Project factsheet
English name: |
CEGLEX |
Polish name: |
CEGLEX |
Project type: |
4th Framework Programme, COPERNICUS Project 1032 |
Duration: |
April 1995 ‒ April 1996 |
Principal investigator: |
Antoine Ogonowski |
Polish partners involved
Adam Mickiewicz University, Poznań (PI: Zygmunt Vetulani; Web page)
Project description
The main goal of the CEGLEX consortium was to test the GENELEX proposal of a generic model for re-usable lexicons, first implemented for a number of West-European languages (French, English, German, Italian,...), for three more languages spoken in Central Europe: Czech, Hungarian and Polish. This generic model takes the form of a SGML DTD where linguistic information is associated with dictionary units via SGML tags and attributes. This model presupposes a universe composed of "elements". These elements are complex, e.g. may be parts of another elements. We may think of an element definition as characterizing a class of individuals of the same type labeled by an element name.
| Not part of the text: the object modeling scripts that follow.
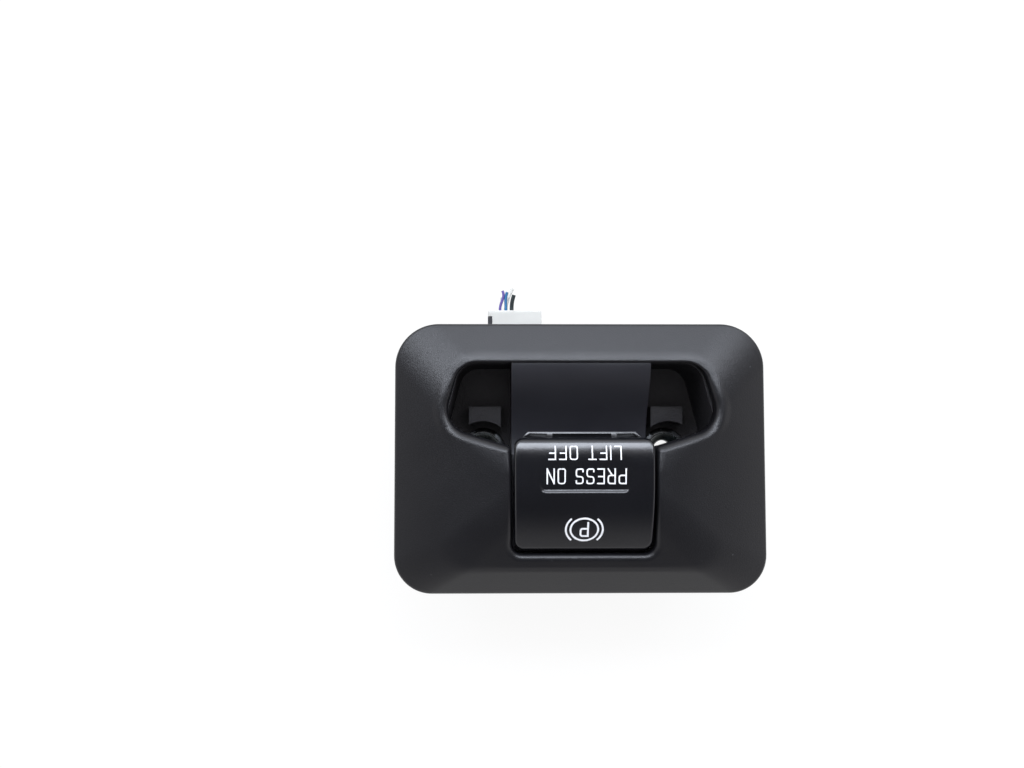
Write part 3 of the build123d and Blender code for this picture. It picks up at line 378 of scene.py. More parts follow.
def tube(path, radius, sides=14, capped=True):
    # A round section carried along a path of 3-D points without twist
    line = [Vector(p) for p in path]
    points, normal = [], None
    for i, here in enumerate(line):
        ahead = (line[min(i + 1, len(line) - 1)] - line[max(i - 1, 0)]).normalized()
        if normal is None:
            normal = ahead.orthogonal().normalized()
        normal = (normal - ahead * normal.dot(ahead)).normalized()
        side = ahead.cross(normal)
        for k in range(sides):
            angle = 2 * math.pi * k / sides
            points.append(here + (normal * math.cos(angle) + side * math.sin(angle)) * radius)
    faces = ringFaces(len(line), sides)
    if capped:
        faces.append(list(range(sides))[::-1])
        faces.append(list(range(len(points) - sides, len(points))))
    return points, faces


def roundedLoop(corners, radii, step):
    # A closed line round the corners, each turned into an arc
    loop = []
    for i, (corner, radius) in enumerate(zip(corners, radii)):
        here = np.array(corner, float)
        back = np.array(corners[i - 1], float) - here
        on = np.array(corners[(i + 1) % len(corners)], float) - here
        back /= np.linalg.norm(back)
        on /= np.linalg.norm(on)
        half = math.acos(float(np.clip(back @ on, -1, 1))) / 2
        middle = (back + on) / np.linalg.norm(back + on)
        centre = here + middle * radius / math.sin(half)
        start = here + back * radius / math.tan(half) - centre
        end = here + on * radius / math.tan(half) - centre
        first = math.atan2(start[1], start[0])
        turn = (math.atan2(end[1], end[0]) - first + math.pi) % (2 * math.pi) - math.pi
        count = max(10, int(abs(turn) * radius / step))
        for k in range(count + 1):
            angle = first + turn * k / count
            loop.append(centre + radius * np.array([math.cos(angle), math.sin(angle)]))
    filled = []
    for a, b in zip(loop, loop[1:] + loop[:1]):
        count = max(1, int(np.linalg.norm(b - a) / step))
        filled += [a + (b - a) * k / count for k in range(count)]
    return np.array(filled)


def mirroredCorners(right):
    return right + [(-x, y) for x, y in reversed(right)]


def crossings(centre, angles, loop):
    # Where rays from the centre meet a closed line that goes once round it
    a = loop - centre
    b = np.roll(a, -1, axis=0)
    out = np.zeros((len(angles), 2))
    for i, angle in enumerate(angles):
        ray = np.array([math.cos(angle), math.sin(angle)])
        sideA = ray[0] * a[:, 1] - ray[1] * a[:, 0]
        sideB = ray[0] * b[:, 1] - ray[1] * b[:, 0]
        with np.errstate(divide="ignore", invalid="ignore"):
            share = sideA / (sideA - sideB)
            hit = a + (b - a) * share[:, None]
        along = hit @ ray
        good = (sideA * sideB <= 0) & (sideA != sideB) & (along > 0)
        out[i] = centre + ray * along[good].max()
    return out


def gapToLoop(spots, loop):
    # Distance from each spot to a closed line
    best = np.full(len(spots), 1e9)
    for a, run in zip(loop, np.roll(loop, -1, axis=0) - loop):
        share = np.clip((spots - a) @ run / (run @ run), 0, 1)
        best = np.minimum(best, np.hypot(*(spots - a - share[:, None] * run).T))
    return best


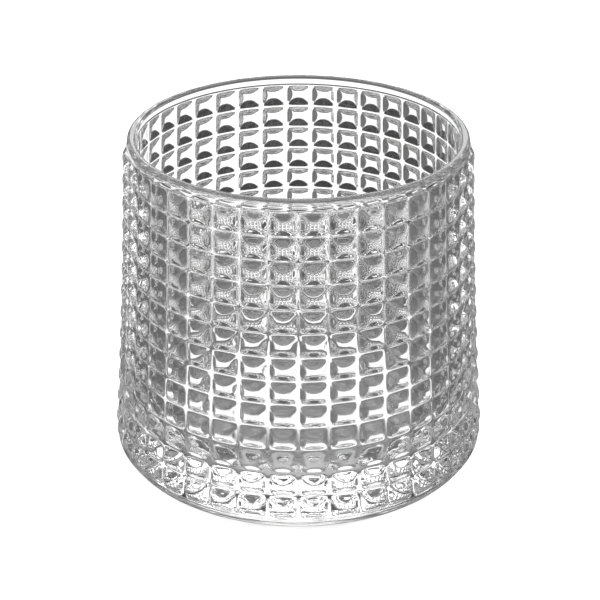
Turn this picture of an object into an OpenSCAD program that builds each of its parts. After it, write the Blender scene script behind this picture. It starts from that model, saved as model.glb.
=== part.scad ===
// Studded rocks tumbler: one piece of pressed clear glass.
// The wall leans out from the lip to the belly, and rows of low pyramid studs wrap all round it.
// +Z is up, and the origin is at the middle of the resting ring.

/* [Overall] */
// Height from the resting ring to the top of the lip
height = 80; // [60:1:110]
// Radius of the groove floor at the top of the studs
neck_r = 38.7; // [28:0.1:50]
// Radius of the groove floor at the bottom of the studs
belly_r = 43.4; // [32:0.1:60]
// How far the wall sags inward from a straight cone, half way up
wall_sag = 0.4; // [0:0.05:1.5]

/* [Lip] */
// How far the plain band at the lip stands out of the highest groove
lip_rise = 0.1; // [0.05:0.05:1.2]
// Thickness of the glass at the lip, which is rounded over
lip_wall = 2.2; // [1.5:0.1:3.5]
// Height of the plain band at the lip
lip_band = 2.6; // [2:0.1:8]

/* [Studs] */
// Studs in one row round the glass
stud_columns = 39; // [24:1:48]
// Rows of studs
stud_rows = 13; // [8:1:16]
// How far each stud stands out of its grooves
stud_rise = 1.2; // [0.5:0.05:2]
// How far the sloping sides of a stud run in from its grooves to its small flat top
stud_slope = 2; // [1:0.05:2.4]

/* [Base] */
// Height of the plain heel below the studs
heel_band = 4.6; // [3:0.1:6]
// Radius of the rounded heel
heel_round = 6.6; // [4.5:0.1:8]
// How far the heel stands out of the lowest groove
heel_rise = 0.9; // [0.4:0.05:1.4]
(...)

An element has a characteristic set of attributes and an associated "is-a-part" relation pattern. The notion of element corresponds to the classical notion of "category". The CEGLEX/GENELEX model claims to be:
- theory-welcoming, i.e. to admit various theoretical approaches,
- complete, i.e. to cover all relevant phenomena on three classical layers of linguistic description of lexemes which may be represented in electronic dictionaries: morphological layer, syntactical layer and semantic layer,
- easily transportable.
The three layers of the CEGLEX/GENELEX model were confronted with the data of the considered languages with generally positive results, especially for Czech and Polish. For Polish this confrontation consisted in the adaptation of the model to the Polish data. On this occasion some modifications were proposed, in particular concerning the representation of the inflection phenomena as described in the project POLEX.